What championship-style rib seasoning gets right

When a rib seasoning tastes competition-ready, it usually nails three things. First, it builds flavor in stages. You get savory up front, a little sweetness in the middle, and pepper or chile on the finish. Second, it creates strong color without tasting artificial. Third, it stays balanced enough that you can eat more than one rib and still want the next one.

That is the standard bold Southern seasoning should hit. Big flavor. Clean ingredients. No filler taste. Just a blend that knows what ribs need and does the job right. That is why pitmasters and backyard cooks alike keep coming back to small-batch blends with real backbone. They are built for results, not shelf noise.

Mississippi Spice Company has built its name on that kind of flavor - bold, proven, and rooted in Southern cooking tradition. For ribs, that matters. You want a seasoning that tastes like it belongs near smoke and fire, not something blended for the broadest possible audience.

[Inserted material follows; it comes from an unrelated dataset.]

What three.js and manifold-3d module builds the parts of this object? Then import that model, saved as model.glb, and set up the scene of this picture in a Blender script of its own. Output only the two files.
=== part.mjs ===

So, what is the best seasoning for ribs?

It is the one that brings balance, builds bark, and matches the cut in front of you. For pork ribs, that usually means a bold sweet-savory blend with paprika, pepper, garlic, onion, and just enough heat to keep things lively. For beef ribs, it means a more savory hand with less sugar and more pepper-driven depth.

The best seasoning for ribs should make your job easier, not more complicated. It should give you dependable flavor whether you are smoking for six hours, grilling on a Saturday, or cooking a rack in the oven because the weather did not cooperate. When the blend is right, the ribs do not need much help. Smoke, time, and a steady hand will take it from there.

Good ribs are not about showing off. They are about serving something honest, bold, and flat-out satisfying. Start with seasoning that respects the meat, and the rest tends to fall into place.